Here’s an example of the type of queries that had to be migrated, "and" and "or" filters which had to be translated into "bool" queries using "must" and "should":

Old Query

{
  "query": {
    "filter": {
      "and": [
        {
          "or": [
            {
              "query": {
                "query_string": {
                  "query": "car AND (blue OR red)",
                  "default_field": "content.content"
                }
              }
            },
            {
              "query": {
                "query_string": {
                  "query": "bob",
                  "default_field": "content.author"
                }
              }
            }
          ]
        },
        {
          "query": {
            "query_string": {
              "query": "facebook.com",
              "default_field": "content.source"
            }
          }
        }
      ]
    }
  }
}

New Query:

{
  "query": {
    "bool": {
      "must": [
        {
          "query": {
            "query_string": {
              "query": "facebook.com",
              "default_field": "content.source"
            }
          }
        }
      ],
      "should": [
        {
          "query": {
            "query_string": {
              "query": "car AND (blue OR red)",
              "default_field": "content.content"
            }
          }
        },
        {
          "query": {
            "query_string": {
              "query": "bob",
              "default_field": "content.author"
            }
          }
        }
      ],
      "minimum_should_match": 1
    }
  }
}

We could translate these queries easily because we never stored Elasticsearch queries directly but instead store them in our own domain specific logical query structure. All we had to do was modify the library that translates our internal query format into Elasticsearch queries so that it would output queries that were accepted by Elasticsearch 5.

So our concerns here were not so much with common queries like keyword searches but instead with the more complicated searches, like geolocation filters. Our interface allows users to draw a box on a map that is effectively 4 lat/long points, which is converted into an Elasticsearch query and run against the cluster. 

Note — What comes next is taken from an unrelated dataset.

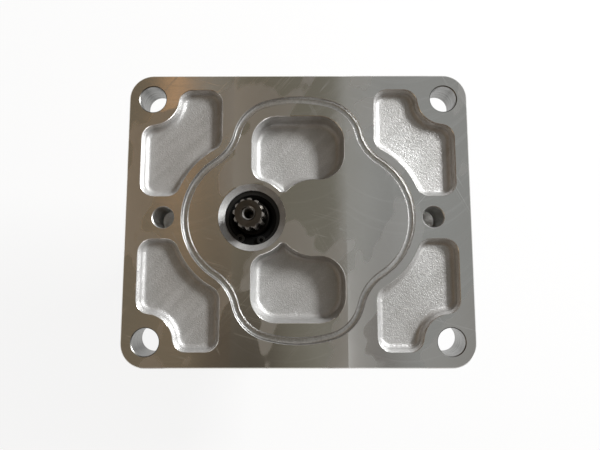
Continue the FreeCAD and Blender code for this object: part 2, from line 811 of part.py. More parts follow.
def bearing_block(front):
    if front:
        z_low, z_high = front_block_gear_face_z, body_front_z
        gear_face, inward = z_low, 1
    else:
        z_low, z_high = body_rear_z, rear_block_gear_face_z
        gear_face, inward = z_high, -1
    tools = [cylinder(bush_outer_radius, z_low - overrun, z_high + overrun, x) for x in shaft_axes]
    slot_low, slot_high = sorted((gear_face - inward * overrun, gear_face + inward * relief_slot_depth))
    for side in (-1, 1):
        near, far = sorted((side * relief_slot_start, side * gear_bore_radius))
        tools.append(block(middle_x - relief_slot_half_width, middle_x + relief_slot_half_width, near, far,
                           slot_low, slot_high))
    half = axial_groove_width / 2
    groove_low, groove_high = axial_levels(front)
    tools.append(axial_band(-half, half, groove_low, groove_high))
    return cut(block_outline(z_low, z_high), tools)


def axial_seal(front, inner, outer):
    z_low, z_high = axial_levels(front)
    return axial_band(inner, outer, z_low, z_high).common(block_outline(z_low, z_high))


def bush(x, z_low, z_high):
    low = z_low + bush_end_recess
    high = z_high - bush_end_recess
    mouth = bush_inner_radius + bush_lead
    return turned([(mouth, low), (bush_outer_radius, low), (bush_outer_radius, high), (mouth, high),
                   (bush_inner_radius, high - bush_lead), (bush_inner_radius, low + bush_lead)], x)


def body_seal(z_low, z_high):
    inner, outer = body_seal_radii(body_seal_side_clearance)
    return body_seal_band(inner, outer, z_low, z_high)


# Shaft seal


def seal_case():
    """Pressed steel cup that stiffens the rubber."""
    outer = seal_case_outer_radius
    inner = outer - seal_case_thickness
    web_top = shaft_seal_top_z - seal_cover_thickness
    web_low = web_top - seal_case_thickness
    end = shaft_seal_low_z + seal_cover_thickness
    return turned([(outer, end), (outer, web_top), (seal_web_inner_radius, web_top),
                   (seal_web_inner_radius, web_low), (inner, web_low), (inner, end)], drive_axis_x)


def shaft_seal():
    """Rubber cover and sprung lip; the lip points down, towards the oil."""
    top = shaft_seal_top_z
    bottom = shaft_seal_low_z
    case_outer = seal_case_outer_radius
    case_inner = case_outer - seal_case_thickness
    case_end = bottom + seal_cover_thickness
    web_top = top - seal_cover_thickness
    web_low = web_top - seal_case_thickness
    web_end = seal_web_inner_radius
    back = seal_lip_back_radius
    spring_low = garter_z - garter_wire_radius
    spring_high = garter_z + garter_wire_radius
    return turned([(seal_bore_radius, bottom), (seal_bore_radius, top), (web_end, top),
                   (back, top - seal_cover_thickness / 2), (back, web_low), (seal_lip_radius, spring_high),
                   (back, bottom), (garter_ring_radius, bottom), (garter_ring_radius, spring_low),
                   (back, spring_low), (back, spring_high), (web_end, web_low), (web_end, web_top),
                   (case_outer, web_top), (case_outer, case_end), (case_inner, case_end),
                   (case_inner, bottom)], drive_axis_x)


def garter_spring():
    centre = point(drive_axis_x, 0, garter_z)
    return Part.makeTorus(garter_ring_radius, garter_wire_radius, centre, up)


def seal_circlip():
    """Internal circlip, sprung into its groove above the seal, with two holed lugs."""
    top = -circlip_top_depth
    low = top - circlip_thickness
    outer = circlip_groove_radius - circlip_groove_clearance
    inner = outer - (circlip_back_width + circlip_tip_width) / 2
    shift = (circlip_back_width - circlip_tip_width) / 2
    gap = math.radians(circlip_gap_direction)
    x = drive_axis_x + shift * math.cos(gap)
    y = shift * math.sin(gap)
    ring = cylinder(outer, low, top, drive_axis_x).cut(cylinder(inner, low, top, x, y))
    half = math.radians(circlip_lug_half_angle)
    centre = point(drive_axis_x, 0, low)
    sides = [point(math.cos(gap + turn), math.sin(gap + turn)) for turn in (-half, half)]
    corners = [centre] + [centre + side * circlip_groove_radius * 2 for side in sides] + [centre]
    solid = ring.cut(Part.Face(Part.makePolygon(corners)).extrude(point(0, 0, circlip_thickness)))
    lugs = []
    holes = []
    for side in sides:
        lug_x = drive_axis_x + side.x * (seal_bore_radius - circlip_lug_inset)
        lug_y = side.y * (seal_bore_radius - circlip_lug_inset)
        lugs.append(cylinder(circlip_lug_radius, low, top, lug_x, lug_y))
        holes.append(cylinder(circlip_lug_hole_diameter / 2, low, top, lug_x, lug_y))
    return cut(fused([solid] + lugs), holes)


# Fasteners


def hexagon_prism(width, z_low, height):
    """Six-sided prism; width is measured across its flats."""
    radius = width / math.sqrt(3)
    turns = [math.pi / 3 * k for k in range(6)]
    corners = [point(radius * math.cos(turn), radius * math.sin(turn), z_low) for turn in turns]
    return Part.Face(Part.makePolygon(corners + corners[:1])).extrude(point(0, 0, height))


def body_bolt(x, y):
    """Socket head cap screw, put in from behind and screwed into the front cover."""
    shank = body_bolt_diameter / 2
    head = body_bolt_head_diameter / 2
    rim = head_seat_z - body_bolt_head_height
    chamfer = body_bolt_end_chamfer
    solid = turned([(0, rim), (head - chamfer, rim), (head, rim + chamfer), (head, head_seat_z),
                    (shank, head_seat_z), (shank, bolt_tip_z - chamfer), (shank - chamfer, bolt_tip_z),
                    (0, bolt_tip_z)])
    solid = cut(solid, [hexagon_prism(body_bolt_socket_width, rim, body_bolt_socket_depth)])
    solid.translate(point(x, y))
    return solid


def ring(inner, outer, z_low, z_high, x, y):
    return cylinder(outer, z_low, z_high, x, y).cut(cylinder(inner, z_low, z_high, x, y))


def washer(x, y):
    return ring(bolt_hole_radius, washer_diameter / 2, head_seat_z, washer_seat_z, x, y)


def sleeve(z_joint, x, y):
    reach = sleeve_length / 2
    inner = sleeve_outer_radius - sleeve_wall
    return ring(inner, sleeve_outer_radius, z_joint - reach, z_joint + reach, x, y)


def group(maker, places):
    return Part.makeCompound([maker(x, y) for x, y in places])


def nodes():
    half_groove = axial_groove_width / 2
    strip_edge = half_groove - backup_strip_width
    named = {
        "front_cover": front_cover(),
        "pump_body": pump_body(),
        "rear_cover": rear_cover(),
        "drive_gear_shaft": drive_gear_shaft(),
        "driven_gear_shaft": driven_gear_shaft(),
        "shaft_seal": shaft_seal(),
        "seal_case": seal_case(),
        "garter_spring": garter_spring(),
        "seal_circlip": seal_circlip(),
        "front_body_seal": body_seal(body_front_z - body_seal_depth, body_front_z),
        "rear_body_seal": body_seal(body_rear_z, body_rear_z + body_seal_depth),
        "front_alignment_sleeves": group(lambda x, y: sleeve(body_front_z, x, y), sleeve_places()),
        "rear_alignment_sleeves": group(lambda x, y: sleeve(body_rear_z, x, y), sleeve_places()),
        "body_bolts": group(body_bolt, body_bolt_places()),
        "bolt_washers": group(washer, body_bolt_places()),
    }
    ends = (("front", True, front_block_gear_face_z, body_front_z),
            ("rear", False, body_rear_z, rear_block_gear_face_z))
    for end, is_front, z_low, z_high in ends:
        named[end + "_bearing_block"] = bearing_block(is_front)
        named[end + "_axial_seal"] = axial_seal(is_front, -half_groove, strip_edge)
        named[end + "_backup_strip"] = axial_seal(is_front, strip_edge, half_groove)
        named[end + "_drive_bush"] = bush(drive_axis_x, z_low, z_high)
        named[end + "_driven_bush"] = bush(driven_axis_x, z_low, z_high)
    return named


os.makedirs("parts", exist_ok=True)
for name, shape in nodes().items():
    print(name, "solids", len(shape.Solids), "valid", shape.isValid(), "volume", round(shape.Volume, 1))
    shape.exportStep("parts/" + name + ".step")
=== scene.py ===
import json
import math

import bmesh
import bpy
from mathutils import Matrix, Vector

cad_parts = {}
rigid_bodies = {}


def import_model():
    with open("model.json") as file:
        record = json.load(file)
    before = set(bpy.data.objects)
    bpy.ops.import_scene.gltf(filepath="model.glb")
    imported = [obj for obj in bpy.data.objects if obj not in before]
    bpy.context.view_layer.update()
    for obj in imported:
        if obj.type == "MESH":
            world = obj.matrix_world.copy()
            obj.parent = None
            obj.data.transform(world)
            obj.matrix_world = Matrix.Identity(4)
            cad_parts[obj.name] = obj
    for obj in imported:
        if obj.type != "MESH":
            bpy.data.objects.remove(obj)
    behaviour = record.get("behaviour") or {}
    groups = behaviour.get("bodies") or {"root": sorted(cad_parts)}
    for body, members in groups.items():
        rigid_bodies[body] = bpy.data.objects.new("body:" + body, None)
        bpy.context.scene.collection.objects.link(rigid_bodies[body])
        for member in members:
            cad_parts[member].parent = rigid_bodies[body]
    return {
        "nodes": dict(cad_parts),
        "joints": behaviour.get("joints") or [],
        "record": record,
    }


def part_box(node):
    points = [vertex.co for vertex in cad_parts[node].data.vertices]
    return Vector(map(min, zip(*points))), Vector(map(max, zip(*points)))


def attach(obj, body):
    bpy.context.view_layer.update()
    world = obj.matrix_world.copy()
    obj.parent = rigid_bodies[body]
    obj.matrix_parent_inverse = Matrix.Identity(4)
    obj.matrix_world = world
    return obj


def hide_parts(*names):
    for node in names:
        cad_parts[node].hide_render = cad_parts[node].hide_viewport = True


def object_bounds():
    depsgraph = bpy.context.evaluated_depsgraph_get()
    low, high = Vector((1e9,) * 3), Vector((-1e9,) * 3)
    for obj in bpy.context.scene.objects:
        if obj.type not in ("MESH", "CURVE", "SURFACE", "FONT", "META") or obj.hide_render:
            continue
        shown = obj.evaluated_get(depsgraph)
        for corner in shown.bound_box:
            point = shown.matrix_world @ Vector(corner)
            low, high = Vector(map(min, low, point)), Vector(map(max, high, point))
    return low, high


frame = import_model()
cad_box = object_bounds()
mm = 0.001

# Camera: the photograph looks down on the mounting face from straight above, a little towards the
# lower edge, and so near that the walls of the bolt holes show.
lens_length = 25.8
camera_place = Vector((1.58, -29.73, 246.03)) * mm
camera_tilt = (5.84, 0.125, -0.063)
camera_data = bpy.data.cameras.new("camera")
camera_data.sensor_width = 36.0
camera_data.lens = lens_length
camera_data.clip_start = 0.01
camera = bpy.data.objects.new("camera", camera_data)
camera.location = camera_place
camera.rotation_euler = [math.radians(angle) for angle in camera_tilt]
bpy.context.scene.collection.objects.link(camera)
bpy.context.scene.camera = camera
bpy.context.scene.view_settings.view_transform = "Standard"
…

Here’s what this looks like in Lexer Listen, our social analytics tool. In this example, the user is searching for people posting about the Australian Football League (AFL) in the vicinity of its biggest stadium, the Melbourne Cricket Ground. All of the charts and tables in this example are the result of Elasticsearch aggregations using the geo filter. lexer-image-6.png

The "From Location" map filter translates into an Elasticsearch query like this:

{
  "geo_bounding_box": {
    "geography.point": {
      "top_left": {
        "lat": -37.8169206345321,
        "lon": 144.978375434875
      },
      "bottom_right": {
        "lat": -37.8230227432016,
        "lon": 144.987988471985
      }
    }
  }
}

We needed to ensure that this query was converting the inputs from the user into something the cluster could understand, so we rigorously tested all of the query combinations and possibilities until we were 100% sure these queries worked against Elasticsearch 5.4.1 APIs. 

Pressing play

We used the snapshot and restore method to move data from the old Elasticsearch 2.3.4 cluster to a new Elasticsearch 5.4.1 cluster. Elasticsearch provides a snapshot facility that can copy index data to one of many destinations (in our case we used Amazon S3) and then restore this data very quickly into a different cluster. After configurations were complete and we’d conducted a range of tests, we completed a full disaster recovery scenario, going from absolutely nothing to a brand new cluster with our complete 3.7B object data set within just 40 minutes. Going down the snapshot restore route we came away not only with an upgraded cluster, we also got a robust backup system that backs up our entire social dataset every 15 minutes as well as a quick and reliable disaster recovery scenario.

A 30-40% performance increase

After performing the upgrade, the benefits were immediately obvious. Our general query performance improved 13% and some of our most frequently used features (those that show the context and history of a social object) saw a dramatic improvement of 30% to 40%. 

To put that into perspective, these features are currently used over 8,000 times a day and this translates to a time saving of 6 hours a day across all our clients!  

Looking forward

We’ve been with Elastic from the very beginning, and are proud to cultivate a unique use case for their stack. 

Overall, we came away from this project with faster speeds for our clients, better processes for performing Elasticsearch cluster upgrades, a robust backup system, and a tested disaster recovery procedure. It also gave us lots of ideas to continue improving search performance, and making our cluster more efficient and scalable as Lexer takes on the world. 


Chris Scobell is VP of Human Interface at Lexer.